Procedure, Public Interest, and Policy

The remaining question to complete the analysis is whether the issues in the case are truly the kind of policy matters that the Commission would be permitted to shift to rulemaking. On this one, I have a hard time seeing it the majority’s way. In fact, I have a hard time seeing how any such complaint alleging a violation of PU §§ 2-113 or 5-303 wouldn’t be subject to being moved to rulemaking if the Commission wanted to.

The alleged violation of PU § 2-113 was that the gas company’s operation was not “in the interest of the public.” No doubt that “public interest” is important, but usually figuring out what it is involves weighty policy considerations. Likewise, the alleged violation of PU § 5-303 is that the company’s services were not “safe, adequate, just, reasonable, economical, and efficient, considering the conservation of natural resources and the quality of the environment.”

These are not precise requirements that can be resolved with the simple application of a law. Rather, these are general authorities with general standards and a lot of room for debate about when and how they should apply to certain conduct. To me, even one of the majority’s examples — that the Commission could have avoided policy pronouncements by requiring the company to call natural gas “relatively clean” rather than just “clean” — doesn’t have an obvious legal result; unless there’s some reasonably exact legal definition of “clean” for it to rely on, a policymaker could consider lots of different factors in deciding when either label should be used.
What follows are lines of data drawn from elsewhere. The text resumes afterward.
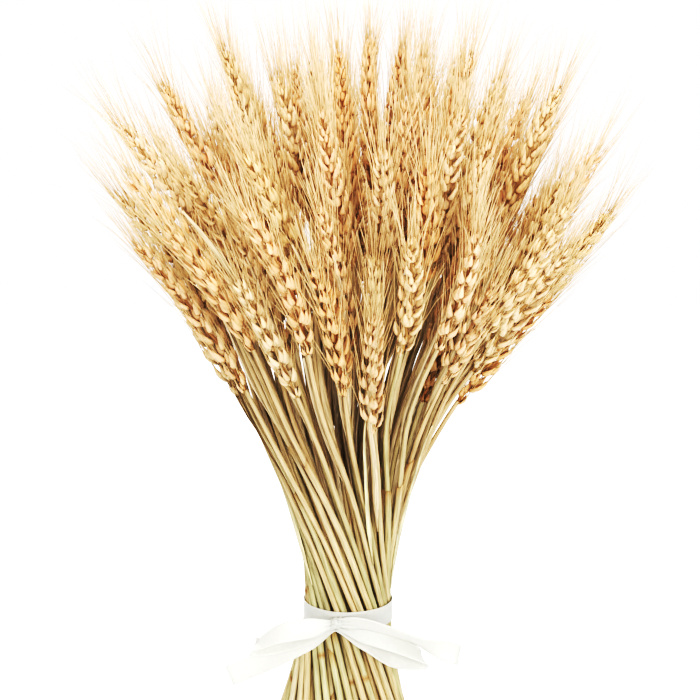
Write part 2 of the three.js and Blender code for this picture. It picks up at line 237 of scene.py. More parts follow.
# The strips of the bow: points of the route from the knot, the directions across the ribbon
# there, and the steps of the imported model's strip
BOW = {
    "left_loop": (
        [(0, -1, 0), (-14, -4, -1.5), (-28, -5, -4), (-41, -1, -12),
         (-28, 1.5, -10.5), (-14, 0.5, -6), (0, 0, -1.5)],
        [(0, 0.2, 1), (0.1, 0.4, 1), (0.3, 0.5, 0.9), (0.5, 0.6, 0.6),
         (0.1, 0.4, 1), (0, 0.3, 1), (0, 0.2, 1)],
        14,
    ),
    "right_loop": (
        [(0, -1, -1), (14, -4, -4), (29, -5, -9), (43, -1, -18),
         (29, 1, -18), (15, -0.5, -9), (0, 0, -2)],
        [(0, 0.2, 1), (-0.1, 0.4, 1), (-0.3, 0.5, 0.9), (-0.5, 0.6, 0.6),
         (-0.2, 0.4, 1), (-0.2, 0.3, 1), (0, 0.2, 1)],
        14,
    ),
    "left_tail": (
        [(0, 1, -1), (-12, 2, -8), (-30, 4, -18), (-54, 7, -29)],
        [(0, 0.1, 1), (0.2, 0.1, 1), (0.4, 0.1, 0.9), (0.2, 0.1, 1)],
        7,
    ),
    "right_tail": (
        [(0, -2, 1), (12, -6, 1.5), (34, -6, -5.5), (61, 2, -17)],
        [(0, 0.2, 1), (0, -0.6, 0.8), (0.2, -0.8, 0.5), (0.55, 0.5, 0.6)],
        7,
    ),
}

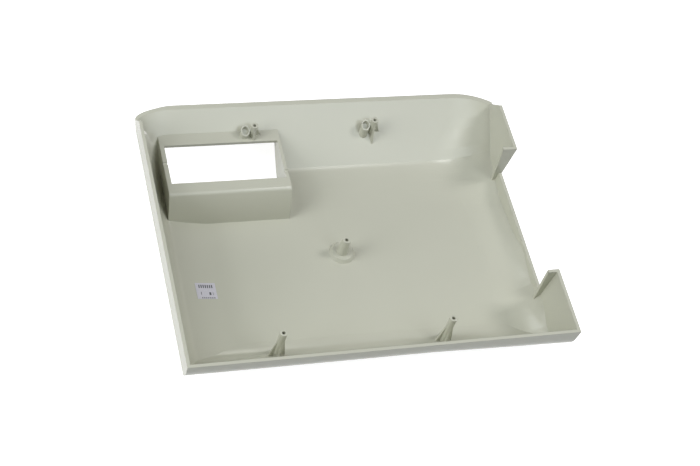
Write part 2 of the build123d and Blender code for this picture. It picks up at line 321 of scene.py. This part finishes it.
def soft_box(name, azimuth, elevation, width, power, colour):
    """An area lamp at that bearing and height, aimed at the cover; azimuth 0 is in front, 90 right."""
    lamp = bpy.data.lights.new(name, "AREA")
    lamp.shape = "SQUARE"
    lamp.size = width
    lamp.energy = power
    lamp.color = colour
    box = bpy.data.objects.new(name, lamp)
    a, e = math.radians(azimuth), math.radians(elevation)
    back = Vector((math.sin(a) * math.cos(e), -math.cos(a) * math.cos(e), math.sin(e)))
    box.location = back * LAMP_DISTANCE
    box.rotation_mode = "QUATERNION"
    box.rotation_quaternion = back.to_track_quat("Z", "Y")
    bpy.context.scene.collection.objects.link(box)
    return box


# %% [markdown]
# The pair on the left and the one on the right carry the light, and their shadows cross on the floor of
# the cover. A cooler lamp in front brings up the rear panel. Two weak ones lift the rear and the bends.

# %% Soft boxes
SOFT_BOXES = {
    # azimuth, elevation, width, power, colour
    "left_low_box": (280, 26, 1.0, 16.8, (0.95, 0.96, 1.00)),
    "left_high_box": (262, 50, 1.0, 12.0, (0.95, 0.98, 1.00)),
    "right_box": (88, 50, 0.45, 12.4, (0.98, 0.96, 1.00)),
    "front_box": (28, 50, 0.9, 6.6, (0.88, 0.95, 1.00)),
    "rear_low_box": (180, 12, 0.9, 6.5, (1.00, 1.00, 0.90)),
    "high_box": (47, 66, 0.30, 4.4, (1.00, 1.00, 1.00)),
}
for name, setting in SOFT_BOXES.items():
    soft_box(name, *setting)
print("lamps", len(SOFT_BOXES))

# %% [markdown]
# The camera looks down into the open side from the front left, with the horizon tipped. It is placed by
# the point it looks at, its distance and three turns: round the cover, up from the floor, and about its
# own line of sight. A long lens keeps the far edge nearly as wide as the near one.

# %% Camera
CAMERA_AIM = Vector((0.0134, 0.0179, 0.003))
CAMERA_DISTANCE = 1.5215
CAMERA_AZIMUTH = -29.87
CAMERA_ELEVATION = 52.67
CAMERA_ROLL = 20.64
CAMERA_LENS = 82.45
CAMERA_SENSOR = 36.0


def studio_camera():
    view = bpy.data.cameras.new("camera")
    view.lens = CAMERA_LENS
    view.sensor_width = CAMERA_SENSOR
    camera = bpy.data.objects.new("camera", view)
    turn = (
        Matrix.Rotation(math.radians(CAMERA_AZIMUTH), 4, "Z")
        @ Matrix.Rotation(math.radians(90.0 - CAMERA_ELEVATION), 4, "X")
        @ Matrix.Rotation(math.radians(CAMERA_ROLL), 4, "Z")
    )
    step_back = Matrix.Translation((0, 0, CAMERA_DISTANCE))
    camera.matrix_world = Matrix.Translation(CAMERA_AIM) @ turn @ step_back
    bpy.context.scene.collection.objects.link(camera)
    return camera


bpy.context.scene.camera = studio_camera()
print("camera stands at", [round(v, 3) for v in bpy.context.scene.camera.matrix_world.translation])

# %% [markdown]
# The Standard view shows colours as they are written, where the default one would soften them.

# %% View
bpy.context.scene.view_settings.view_transform = "Standard"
Again, all this doesn’t mean the Commission necessarily couldn’t adjudicate those provisions if it felt it was the right way to go. Its adjudicatory rulings and decisions would shape the meaning and application of those standards like new rules would. I agree with Judge Getty, however, that nothing on the face of the relevant statutes or regulations takes away the Commission’s discretion to put the matter on the track it deems most appropriate.